The glaring consequences of this unsustainable urban sprawl however, were realised after the August floods brought the city to a screeching halt and submerged close to 600 houses. Government officials hold the over 1,000 encroachments on storm water drains (SWDs) and wetlands responsible for the flooding. The high court of Karnataka had ordered local authorities to remove the encroachments in 2014. But the demolition was suspended after some citizens managed to get a stay from the court. After this year’s floods however, the state government, under immense pressure and criticism for its poor management, directed the Bruhat Bengaluru Mahanagara Palike (BBMP) to conduct demolition drives immediately. Out of the 1,923 identified encroachments, 822 were razed before the floods. The BBMP is determined to clear the remaining sites as soon as possible. Its persistence has alarmed residents across the city, who are afraid their homes might be next.

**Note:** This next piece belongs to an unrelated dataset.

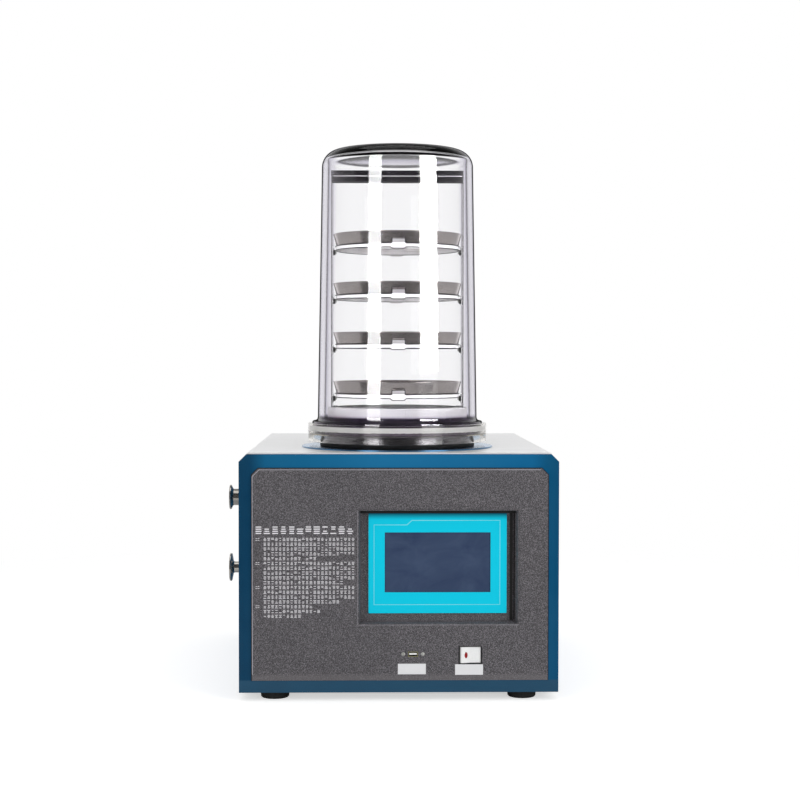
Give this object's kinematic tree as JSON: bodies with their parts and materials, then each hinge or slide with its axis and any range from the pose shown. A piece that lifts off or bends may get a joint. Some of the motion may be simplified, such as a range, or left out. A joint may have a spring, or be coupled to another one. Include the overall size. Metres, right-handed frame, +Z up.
{
  "type": "laboratory freeze dryer",
  "caption": "Bench-top freeze dryer: sheet-metal cabinet with touch screen and cold trap, and a clear chamber over a steel rack of round trays.",
  "frame": {"origin": "centre of the cabinet's footprint, at the level on which the feet stand", "axes": "+X to the right seen from the front, +Y to the rear, +Z up"},
  "size_m": [0.4962, 0.565, 0.7978],
  "materials": {
    "galvanised": "zinc-coated sheet",
    "foot_rubber": "matt moulded rubber",
    "fastener": "bright zinc plating",
    "blue_paint": "fine powder coat",
    "grey_paint": "speckled hammertone",
    "top_steel": "fine silver satin",
    "recess_plastic": "speckled, matt",
    "cyan_plastic": "satin",
    "display_glass": "dark glossy display",
    "black_plastic": "moulded",
    "socket_metal": "plated",
    "label_white": "blank film",
    "rocker_white": "moulded gloss",
    "disc_steel": "turned",
    "black_rubber": "matt",
    "trap_steel": "polished stainless",
    "foam": "cellular foam",
    "copper": "drawn copper",
    "silicone": "translucent silicone",
    "clear_acrylic": "clear, polished",
    "rack_steel": "satin stainless",
    "shelf_steel": "satin stainless",
    "tray_steel": "spun stainless",
    "dark_nut": "dark",
    "port_steel": "turned stainless",
    "pipe_steel": "drawn stainless",
    "sensor_steel": "turned",
    "black_paint": "stoved enamel",
    "condenser_aluminium": "rolled fins",
    "motor_paint": "cast, painted",
    "fan_plastic": "moulded",
    "supply_case": "bent sheet",
    "board": "solder resist",
    "inlet_plastic": "moulded"
  },
  "bodies": {
    "machine": {"base_pan": "galvanised", "feet": "foot_rubber", "foot_screws": "fastener", "front_frame": "blue_paint", "left_side_panel": "blue_paint", "right_side_panel": "blue_paint", "rear_panel": "blue_paint", "top_plate": "top_steel", "case_screws": "fastener", "front_panel": "grey_paint", "screen_recess": "recess_plastic", "screen_bezel": "cyan_plastic", "lcd_glass": "display_glass", "screen_housing": "black_plastic", "usb_socket": "socket_metal", "usb_screws": "fastener", "usb_label": "label_white", "switch_label": "label_white", "switch_housing": "black_plastic", "base_disc": "disc_steel", "collar_pad": "black_rubber", "cold_trap_pot": "trap_steel", "trap_insulation": "foam", "evaporator_coil": "copper", "seal_ring": "silicone", "drying_chamber": "clear_acrylic", "rack_base_ring": "rack_steel", "rack_posts": "rack_steel", "rack_crossbar": "rack_steel", "shelf_1": "shelf_steel", "shelf_2": "shelf_steel", "shelf_3": "shelf_steel", "shelf_4": "shelf_steel", "tray_1": "tray_steel", "tray_2": "tray_steel", "tray_3": "tray_steel", "tray_4": "tray_steel", "rack_screws": "fastener", "rack_nuts": "dark_nut", "vacuum_port": "port_steel", "vacuum_pipe": "pipe_steel", "vent_port": "port_steel", "drain_pipe": "pipe_steel", "vacuum_sensor": "sensor_steel", "compressor": "black_paint", "compressor_grommets": "black_rubber", "condenser": "condenser_aluminium", "fan_shroud": "black_plastic", "fan_motor": "motor_paint", "filter_drier": "copper", "discharge_line": "copper", "suction_line": "copper", "power_supply": "supply_case", "control_board": "board", "power_inlet": "inlet_plastic", "pump_outlet": "inlet_plastic", "fuse_holder": "inlet_plastic"},
    "rocker": {"switch_rocker": "rocker_white"},
    "fan": {"fan_rotor": "fan_plastic"}
  },
  "joints": [
    {"name": "mains_switch", "type": "hinge", "parent": "machine", "child": "rocker", "pos_m": [0.1003, -0.273, 0.0654], "axis": [0, 0, 1], "range_deg": [-16, 0]},
    {"name": "fan_spin", "type": "hinge", "parent": "machine", "child": "fan", "pos_m": [0.1045, 0.2115, 0.124], "axis": [0, 1, 0], "continuous": true}
  ]
}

The extent of encroachment became evident when a former corporator of the BBMP claimed that nearly 30 tech parks and 2,300 buildings constructed by well-known builders were built on SWDs. The government has filed First Information Reports (FIRs) against several BBMP and Bangalore Development Authority (BDA) officials for sanctioning constructions on SWDs and lake beds. Six builders are also facing charges for illegal encroachment in collusion with officials. The people who stand to lose the most in this fallout are the ones who unwittingly invested in or rented such properties. They even have supporting land documents in their possession which were issued to them by the BBMP itself. However, the Palike blames its corrupt officials for issuing the papers.
But why should the public pay for government wrongs? Some of these people have been living on the properties for generations and now have to see their homes destroyed because of the corrupt practices of representatives. And at a time when Bengaluru is constricted for space and builders are encroaching on prohibited land, why is the government allowing more constructions? This, when there are already over 80,000 unsold houses in the city.
The BBMP seem to be carrying out large-scale demolition without a contingency plan. The city’s residents are not receiving any assurances from the authorities. It is understandable that the civic body has to take a tough stance considering the internal corruption and allegations of incompetence. But it has to protect the citizens at the same time. Instead of razing all encroaching buildings, the city could focus on the ones that have the highest chances of increasing flood risk. And when demolition is inevitable, officials should first ensure alternate accommodation to the residents. The government should be more transparent in its functioning and follow through on its promises of strict action against all parties involved in corrupt dealings, prominent or otherwise.
In the long run, the city should focus on sustainable development and check its indiscriminate growth to avoid a situation that would necessitate such action once again.